Kedua, kejayaan bangsa Barat, khususnya perihal ekonomi menuntut mereka mengadakan ekspedisi ke belahan dunia. Amerika Serikat juga bangsa Barat, melakukan kolonialisme-imprealisme dengan berlandaskan 3G, yaitu gold (rempah-rempah dan sumber daya alam lainnya untuk memenuhi industrinya), glory (superioritas bangsa Barat dengan ideologinya), dan ghospel (spirit dalam menyiarkan agama kristen atau kristenisasi dunia).
Ketiga, pada dekade awal abad kedua puluh, invansi Barat ke dunia Timur-Islam masih terjadi. Walhasil, perlawanan dari umat Islam pun muncul. Perlawanan itu digawangi oleh Jamaluddin al-Afghani dan Muhammad Abduh dengan Pan-Islamisme maupun Pan-Arabisme. Perjuangan itu bergaung sampai seluruh negara Islam di Asia dan Afrika, yaitu Gamal Abdel Nasser, sampai pada Revolusi Islam Iran yang digelorakan oleh Ayatulloh Khomeni yang menggulingkan rezim Syah Reza Pahlevi yang dianggap pro-Barat. Perlawanan umat Islam tadi, menjadikan variasi nasionalisme-sosialisme maupun komunisme sebagai medio perlawanan untuk bangsa Barat yang berideologi kapitalisme-liberalisme dengan Islam sebagai esensi perjuangannya melawan kolonialisme-imprealisme.

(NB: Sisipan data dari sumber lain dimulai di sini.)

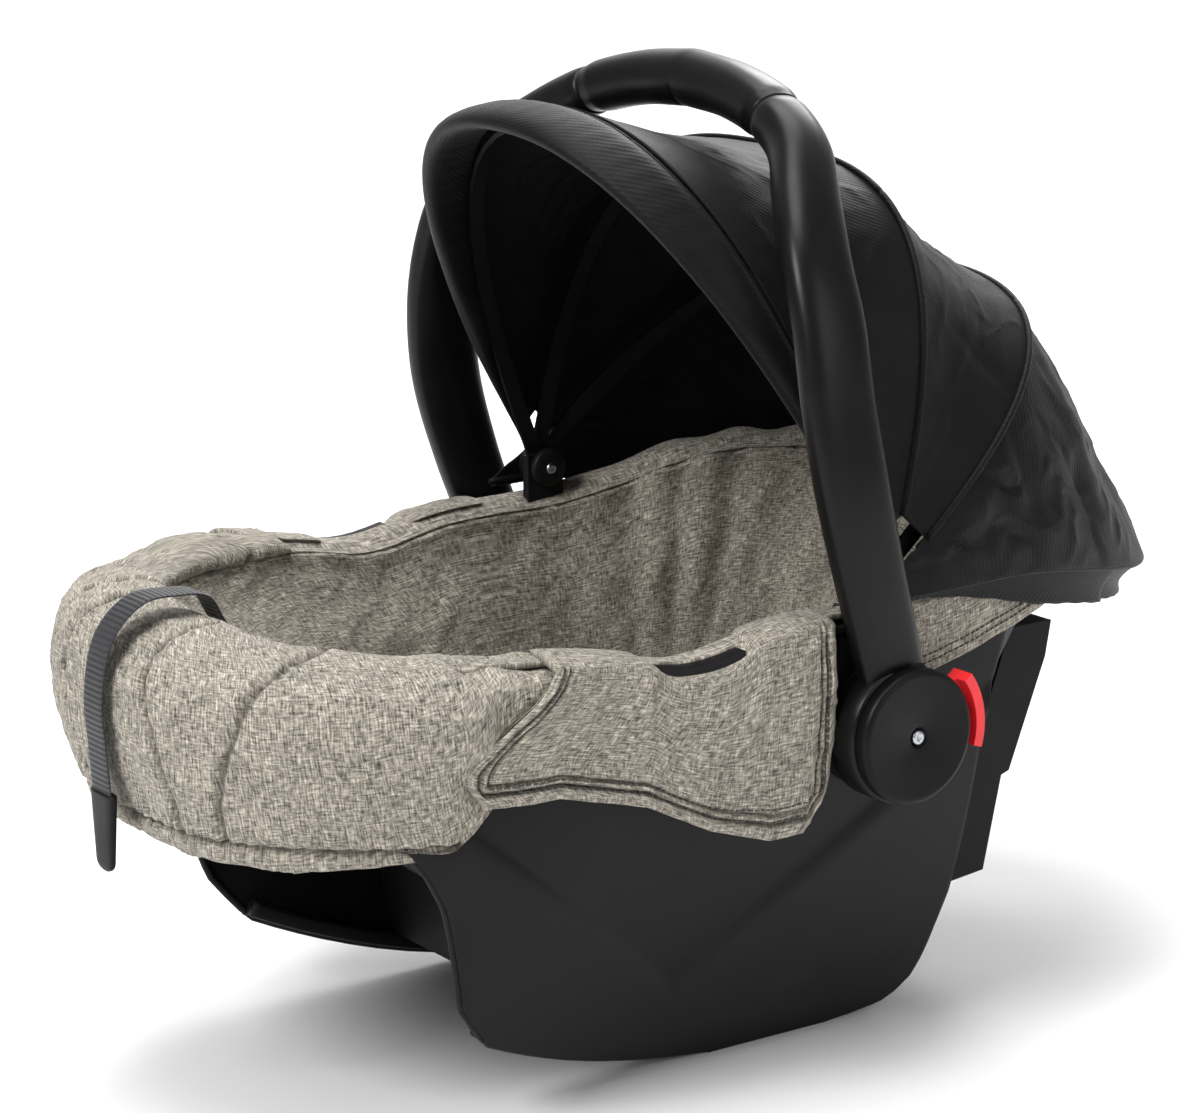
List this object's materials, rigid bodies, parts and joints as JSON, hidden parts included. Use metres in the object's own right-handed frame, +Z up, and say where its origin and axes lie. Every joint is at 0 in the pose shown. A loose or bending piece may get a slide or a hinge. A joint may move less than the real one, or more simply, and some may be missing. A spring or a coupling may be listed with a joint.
{
  "type": "infant car seat",
  "caption": "Infant car seat with a rocking plastic shell, a swinging carry handle, a folding cloth canopy, a padded woven cover and a harness.",
  "frame": {"origin": "centre of the seat's outline on the floor, under the shell", "axes": "+Z up, -Y to the baby's feet and +Y to the head end, +X to the baby's left"},
  "size_m": [0.432, 0.7028, 0.5632],
  "materials": {
    "black_plastic": "fine moulded grain",
    "dark_plastic": "smooth moulding",
    "black_cloth": "woven twill",
    "grey_cloth": "melange weave",
    "foam": "moulded foam",
    "webbing": "ribbed webbing",
    "red_plastic": "smooth moulding",
    "steel": "satin"
  },
  "bodies": {
    "seat": {"seat_shell": "black_plastic", "side_panel_left": "black_plastic", "side_panel_right": "black_plastic", "cross_rib_front": "black_plastic", "cross_rib_rear": "black_plastic", "rear_belt_guide": "black_plastic", "lap_belt_guide_left": "black_plastic", "lap_belt_guide_right": "black_plastic", "foam_liner": "foam", "seat_liner": "grey_cloth", "foot_roll": "grey_cloth", "side_flap_left": "grey_cloth", "side_flap_right": "grey_cloth", "head_cover": "grey_cloth", "shoulder_strap_left": "webbing", "shoulder_strap_right": "webbing", "shoulder_pad_left": "grey_cloth", "shoulder_pad_right": "grey_cloth", "buckle_body": "dark_plastic", "crotch_strap": "webbing", "adjuster_strap": "webbing", "pull_tab": "dark_plastic", "pivot_bolt_left": "steel", "pivot_bolt_right": "steel", "ratchet_plate_left": "dark_plastic", "ratchet_plate_right": "dark_plastic", "canopy_rear_panel": "black_cloth", "canopy_clip_left": "dark_plastic", "canopy_clip_right": "dark_plastic", "canopy_screw_left": "steel", "canopy_screw_right": "steel"},
    "handle": {"handle_arm_left": "black_plastic", "handle_arm_right": "black_plastic", "handle_grip": "black_plastic", "hub_cover_left": "black_plastic", "hub_cover_right": "black_plastic", "hub_rivet_left": "steel", "hub_rivet_right": "steel", "lock_gear_left": "dark_plastic", "lock_gear_right": "dark_plastic", "gear_spring_left": "steel", "gear_spring_right": "steel"},
    "button_left": {"release_button_left": "red_plastic"},
    "button_right": {"release_button_right": "red_plastic"},
    "buckle_press": {"buckle_button": "red_plastic"},
    "rear_bow": {"bow_rear": "dark_plastic"},
    "mid_bow": {"bow_mid": "dark_plastic", "canopy_mid_panel": "black_cloth"},
    "front_bow": {"bow_front": "dark_plastic", "canopy_rim": "black_cloth", "canopy_front_panel": "black_cloth"}
  },
  "joints": [
    {"name": "handle_swing", "type": "hinge", "parent": "seat", "child": "handle", "pos_m": [0, 0.041, 0.204], "axis": [-1, 0, 0], "range_deg": [0, 110]},
    {"name": "release_left", "type": "slide", "parent": "handle", "child": "button_left", "axis": [0, -0.9816, -0.1908], "range_m": [0, 0.004], "stiffness_N_per_m": 900, "springref_m": -0.002},
    {"name": "release_right", "type": "slide", "parent": "handle", "child": "button_right", "axis": [0, -0.9816, -0.1908], "range_m": [0, 0.004], "stiffness_N_per_m": 900, "springref_m": -0.002},
    {"name": "buckle_release", "type": "slide", "parent": "seat", "child": "buckle_press", "axis": [0, 0, -1], "range_m": [0, 0.003], "stiffness_N_per_m": 900, "springref_m": -0.002},
    {"name": "canopy_rear_fold", "type": "hinge", "parent": "seat", "child": "rear_bow", "pos_m": [0, 0.048, 0.289], "axis": [-1, 0, 0], "range_deg": [0, 26], "deforming": ["canopy_rear_panel"]},
    {"name": "canopy_mid_fold", "type": "hinge", "parent": "rear_bow", "child": "mid_bow", "pos_m": [0, 0.048, 0.289], "axis": [-1, 0, 0], "range_deg": [0, 27], "deforming": ["canopy_mid_panel"]},
    {"name": "canopy_front_fold", "type": "hinge", "parent": "mid_bow", "child": "front_bow", "pos_m": [0, 0.048, 0.289], "axis": [-1, 0, 0], "range_deg": [0, 26], "deforming": ["canopy_front_panel", "bow_front", "canopy_rim"]}
  ],
  "couplings": [
    {"joint": "canopy_mid_fold", "follows": "canopy_rear_fold", "ratio": 1.0364},
    {"joint": "canopy_front_fold", "follows": "canopy_rear_fold", "ratio": 0.998}
  ]
}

Begitulah sejarah pergolakan antara bangsa Timur-Islam yang mempergunakan ideologi-ideologi yang melekat pada Uni Soviet yang kini direpresentasikan sebagai Rusia dengan bangsa Barat yang superior yang direpresentasikan oleh Ukraina yang menjadi bagian dari Pakta Atlantik Utara (NATO) yang diinisiasi oleh Amerika Serikat. Maka dalam hemat saya, Rusia itu begitu menyatu dengan umat Islam untuk meyaingi dominasi bangsa Barat dan Amerika Serikat.
Lalu dalam hal ini, NU adalah organisasi Islam terbesar di dunia tentunya harus menentukan sikap mengenai pergolakan ini. Dengan disowaninya PBNU oleh kedua pihak yang sedang baku tembak, saya rasa NU menjadi episentrum perdamaian dunia. Dengan prinsipnya yaitu taadul (keadilan), maka NU harus menyerukan genjatan senjata untuk kedua belah pihak, mengingat NU mempunyai agenda merawat jagat, membangun peradaban. Kita juga ingat, bahwa “kemerdekaan ialah hak segala bangsa, maka penjajahan di atas dunia harus dihapuskan.” Demikian.